I don’t really ever fight, but I was taller and older than he was, and as he joked around I felt an uncontrollable anger surge through my veins. I grabbed my things and stormed out, as if I had just made my point. What just happened? I thought to myself.

That was in high school.

Fast forward to about three years later – I’m at a crowded family reunion in Manila. I was on my winter break, midway through my sophomore year of college in Portland, Oregon.

One of my cousins turned to me and asked, “So, what’s it like to go to college in the U.S. as a Filipino?”

That question completely threw me off because it never crossed my mind. When I thought about it some more, I realized that I could count the number of Filipinos at my college on one hand, and there were only a few more than that at my high school in Hong Kong. Despite that, I had never thought of myself as a minority before.

How do I reconcile this tension? On one hand, I rarely identify with my racial background, or even think about it on an active basis. I’m not at all involved in any international or Asian student organization at my college. On the other hand, I was willing to threaten a person who made fun of Filipinos with physical violence.

I don’t have an answer that resolves this tension for me, nor can I pin down an exact definition of how third culture kids make sense of their racial identity. But I can say this: I view my cultural identity through the lens of my current location.

When I’m in Hong Kong, I feel like a Filipino and an American. When I’m in the U.S., I feel Filipino and Chinese. And when I’m in the Philippines, I feel like an American. My self-perception constantly shifts, even if I remain ethnically Filipino regardless of where I am. The interesting thing about all three of these examples is that I never identify as a Filipino and nothing else. Sometimes, my Filipino heritage doesn’t even enter the realm of small talk; because I have comparatively lighter skin, most people assume that I’m Chinese-American.

If I were born 100 years ago – or even 50 years ago – I would have been born and raised in the Philippines. If I went to school, I would have gone to a Filipino school with Filipino friends. And if I were to encounter other cultures, I would likely view them from a Filipino perspective, no matter where I was. Instead, I was born in the United States, raised in Hong Kong, and sent to an international school with people who didn’t look like me. I have never lived in the place of my racial heritage.
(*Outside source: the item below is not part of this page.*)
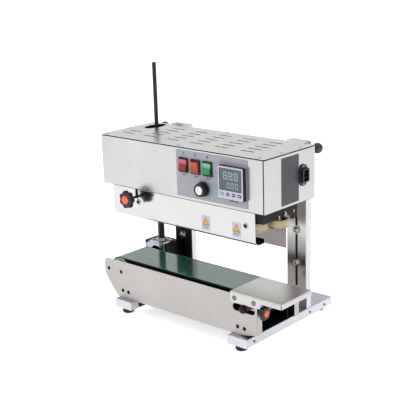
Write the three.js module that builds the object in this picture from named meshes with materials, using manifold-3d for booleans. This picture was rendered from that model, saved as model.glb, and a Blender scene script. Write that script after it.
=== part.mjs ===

As a TCK, I pride myself (sometimes excessively) on my cultural adaptability. But with race, I run into the limits of that adaptability. The way people see me, and the way society treats culture and race, defies the most basic inferences I have about the way I look and the way I’ve been brought up.

That’s the difference. I will always be Filipino, whether I spend the next ten years of my life in five countries or one country. And that sense of permanence, the feeling that this aspect of my identity will remain constant no matter how I feel about it, is unsettling. At times, I feel Filipino, and at other times, not at all. There will always be friction between how I identify myself and where I came from. I’d like to think my identity is completely under my control, but we can’t control where our family came from.

I don’t mean to say that I’m ashamed of my racial heritage or that I wish I could change it. On the contrary, I’ve had to come to terms with the fact that I will never feel at home in the land of my ancestors. I’d like to think that, in a totally evolved 21st century way, the fact that I didn’t grow up in the Philippines shouldn’t bother me at all. But the truth is, I’m most comfortable when I’m surrounded by either Chinese people or white people, and I feel weird when I’m surrounded by Filipinos.

So in that sense, being in the Philippines is disconcerting because I feel like I’m silently lying to everyone around me. Nobody knows I’m a foreigner unless I open my mouth and say something. As long as I don’t let anyone hear my American accent, people will think I’m one of them. And while our unique TCK backgrounds should be celebrated, sometimes I’d like to feel a part of my racial heritage. I’d like to fit in, and stop feeling like an alien in my own culture. But then I’d have to change who I am.